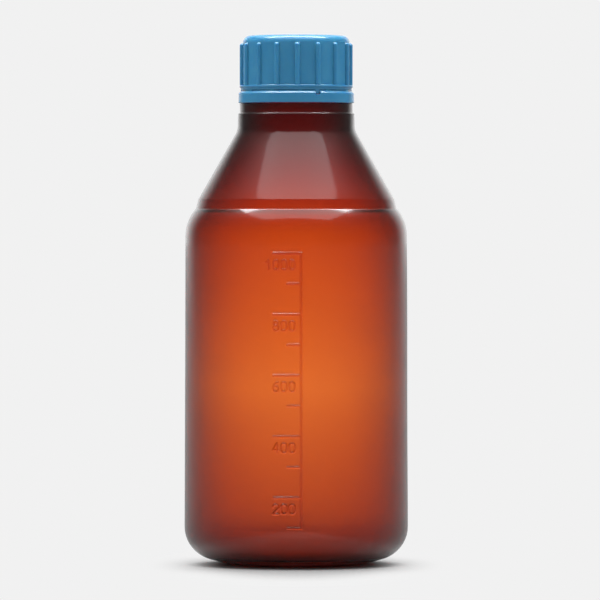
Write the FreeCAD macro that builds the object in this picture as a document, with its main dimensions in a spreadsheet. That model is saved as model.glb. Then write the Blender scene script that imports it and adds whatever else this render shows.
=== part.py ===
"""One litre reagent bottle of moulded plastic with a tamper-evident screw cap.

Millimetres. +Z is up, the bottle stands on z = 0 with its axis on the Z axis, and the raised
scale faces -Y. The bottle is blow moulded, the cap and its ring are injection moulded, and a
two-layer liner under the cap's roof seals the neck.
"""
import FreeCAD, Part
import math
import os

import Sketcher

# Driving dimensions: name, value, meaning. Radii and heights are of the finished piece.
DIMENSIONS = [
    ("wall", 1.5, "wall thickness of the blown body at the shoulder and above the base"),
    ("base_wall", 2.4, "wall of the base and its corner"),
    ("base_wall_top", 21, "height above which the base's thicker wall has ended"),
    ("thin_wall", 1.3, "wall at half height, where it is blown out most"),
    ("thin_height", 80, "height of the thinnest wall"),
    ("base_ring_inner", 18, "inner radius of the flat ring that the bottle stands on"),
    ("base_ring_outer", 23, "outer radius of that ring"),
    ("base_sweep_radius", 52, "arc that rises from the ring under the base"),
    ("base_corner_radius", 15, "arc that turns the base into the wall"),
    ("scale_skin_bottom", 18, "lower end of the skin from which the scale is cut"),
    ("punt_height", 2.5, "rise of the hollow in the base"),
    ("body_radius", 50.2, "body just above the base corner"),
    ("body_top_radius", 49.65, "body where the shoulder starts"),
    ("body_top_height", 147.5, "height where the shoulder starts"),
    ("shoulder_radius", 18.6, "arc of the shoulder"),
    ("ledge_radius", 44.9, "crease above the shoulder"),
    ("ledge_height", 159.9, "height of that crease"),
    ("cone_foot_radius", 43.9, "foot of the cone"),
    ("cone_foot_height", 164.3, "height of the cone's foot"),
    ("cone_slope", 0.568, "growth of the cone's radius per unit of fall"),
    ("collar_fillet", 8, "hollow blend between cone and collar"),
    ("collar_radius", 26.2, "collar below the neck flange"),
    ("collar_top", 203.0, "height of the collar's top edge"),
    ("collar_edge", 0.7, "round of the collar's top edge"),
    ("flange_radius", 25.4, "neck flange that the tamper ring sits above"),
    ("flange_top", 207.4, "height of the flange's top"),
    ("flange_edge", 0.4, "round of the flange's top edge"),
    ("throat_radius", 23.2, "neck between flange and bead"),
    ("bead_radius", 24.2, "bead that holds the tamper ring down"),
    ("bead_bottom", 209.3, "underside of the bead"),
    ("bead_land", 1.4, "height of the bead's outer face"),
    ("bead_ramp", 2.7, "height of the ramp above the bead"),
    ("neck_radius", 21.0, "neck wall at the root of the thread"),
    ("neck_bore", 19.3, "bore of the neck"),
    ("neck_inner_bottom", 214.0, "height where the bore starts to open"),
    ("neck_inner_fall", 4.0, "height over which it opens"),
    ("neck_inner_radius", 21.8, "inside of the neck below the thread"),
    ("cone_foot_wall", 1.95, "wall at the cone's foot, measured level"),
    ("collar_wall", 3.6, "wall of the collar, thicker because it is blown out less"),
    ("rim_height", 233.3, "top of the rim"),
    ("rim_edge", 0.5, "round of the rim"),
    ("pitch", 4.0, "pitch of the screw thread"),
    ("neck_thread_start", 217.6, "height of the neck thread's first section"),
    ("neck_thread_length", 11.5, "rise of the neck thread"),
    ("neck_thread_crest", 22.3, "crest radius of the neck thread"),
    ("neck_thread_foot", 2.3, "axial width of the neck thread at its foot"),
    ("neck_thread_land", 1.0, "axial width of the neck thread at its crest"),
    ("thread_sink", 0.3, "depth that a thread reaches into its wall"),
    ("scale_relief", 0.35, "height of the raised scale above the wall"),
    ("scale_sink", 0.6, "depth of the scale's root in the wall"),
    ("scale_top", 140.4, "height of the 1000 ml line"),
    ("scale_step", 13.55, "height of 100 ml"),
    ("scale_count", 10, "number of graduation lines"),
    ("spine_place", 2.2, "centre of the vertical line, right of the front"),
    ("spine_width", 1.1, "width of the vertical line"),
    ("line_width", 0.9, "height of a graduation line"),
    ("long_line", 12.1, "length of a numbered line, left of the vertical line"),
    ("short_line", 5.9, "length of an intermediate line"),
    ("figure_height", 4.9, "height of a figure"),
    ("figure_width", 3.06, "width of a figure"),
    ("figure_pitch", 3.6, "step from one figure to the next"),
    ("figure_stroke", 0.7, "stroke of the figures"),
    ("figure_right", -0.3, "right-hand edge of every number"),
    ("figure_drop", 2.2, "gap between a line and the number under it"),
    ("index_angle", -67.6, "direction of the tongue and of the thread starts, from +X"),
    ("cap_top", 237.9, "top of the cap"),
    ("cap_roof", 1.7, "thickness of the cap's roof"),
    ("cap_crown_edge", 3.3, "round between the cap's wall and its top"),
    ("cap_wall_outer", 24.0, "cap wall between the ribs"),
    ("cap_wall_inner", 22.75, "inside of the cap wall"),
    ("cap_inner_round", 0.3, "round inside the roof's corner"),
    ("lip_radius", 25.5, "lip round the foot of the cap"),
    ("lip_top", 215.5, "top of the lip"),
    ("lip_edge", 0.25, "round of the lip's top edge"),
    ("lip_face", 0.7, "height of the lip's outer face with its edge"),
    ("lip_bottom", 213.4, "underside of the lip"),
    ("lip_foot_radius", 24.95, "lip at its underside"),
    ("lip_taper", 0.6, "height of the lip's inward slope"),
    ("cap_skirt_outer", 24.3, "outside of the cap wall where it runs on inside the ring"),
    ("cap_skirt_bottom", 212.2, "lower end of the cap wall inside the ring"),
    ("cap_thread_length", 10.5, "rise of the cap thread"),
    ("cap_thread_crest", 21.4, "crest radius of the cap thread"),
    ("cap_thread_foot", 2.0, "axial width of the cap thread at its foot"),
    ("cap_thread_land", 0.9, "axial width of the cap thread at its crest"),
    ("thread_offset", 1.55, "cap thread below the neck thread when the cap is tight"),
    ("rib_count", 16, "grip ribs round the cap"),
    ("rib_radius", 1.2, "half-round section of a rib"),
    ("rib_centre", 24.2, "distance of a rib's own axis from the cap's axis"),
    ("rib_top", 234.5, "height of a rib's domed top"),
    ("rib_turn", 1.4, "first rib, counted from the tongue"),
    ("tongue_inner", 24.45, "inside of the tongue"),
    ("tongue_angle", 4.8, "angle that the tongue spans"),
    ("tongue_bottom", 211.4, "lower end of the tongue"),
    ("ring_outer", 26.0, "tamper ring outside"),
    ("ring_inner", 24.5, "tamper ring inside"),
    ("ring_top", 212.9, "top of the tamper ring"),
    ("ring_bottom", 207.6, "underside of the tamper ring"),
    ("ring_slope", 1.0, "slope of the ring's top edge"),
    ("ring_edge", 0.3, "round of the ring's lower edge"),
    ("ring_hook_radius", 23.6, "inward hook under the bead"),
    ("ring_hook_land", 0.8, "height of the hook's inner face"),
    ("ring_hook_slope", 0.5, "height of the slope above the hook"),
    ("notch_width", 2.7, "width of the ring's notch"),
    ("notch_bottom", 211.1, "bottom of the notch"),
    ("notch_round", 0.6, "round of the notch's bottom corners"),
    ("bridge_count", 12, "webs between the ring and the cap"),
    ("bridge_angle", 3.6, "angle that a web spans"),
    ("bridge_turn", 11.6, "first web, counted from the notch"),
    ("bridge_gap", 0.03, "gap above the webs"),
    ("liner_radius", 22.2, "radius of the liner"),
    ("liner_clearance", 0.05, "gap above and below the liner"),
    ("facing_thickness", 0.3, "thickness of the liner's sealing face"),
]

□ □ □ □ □

-- WORK REQUIRED --
Reproduce, please, the lines of the material from its first line down to the line containing "import Sketcher", keeping both ends and nothing beyond them.

-- WRITTEN SOLUTION --
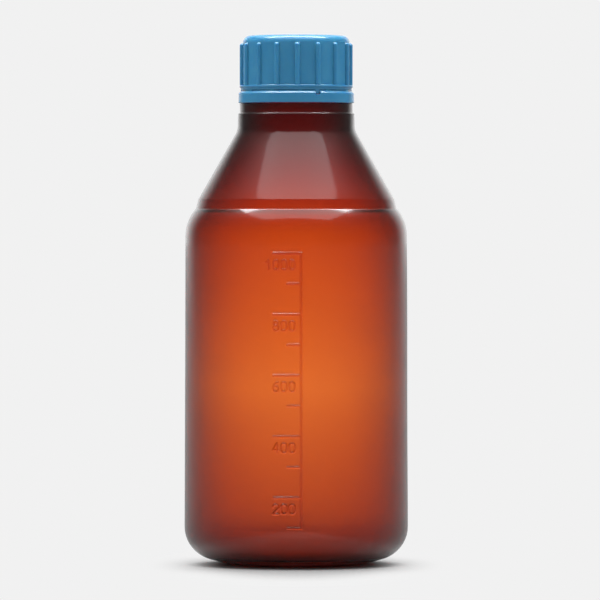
Write the FreeCAD macro that builds the object in this picture as a document, with its main dimensions in a spreadsheet. That model is saved as model.glb. Then write the Blender scene script that imports it and adds whatever else this render shows.
=== part.py ===
"""One litre reagent bottle of moulded plastic with a tamper-evident screw cap.

Millimetres. +Z is up, the bottle stands on z = 0 with its axis on the Z axis, and the raised
scale faces -Y. The bottle is blow moulded, the cap and its ring are injection moulded, and a
two-layer liner under the cap's roof seals the neck.
"""
import FreeCAD, Part
import math
import os

import Sketcher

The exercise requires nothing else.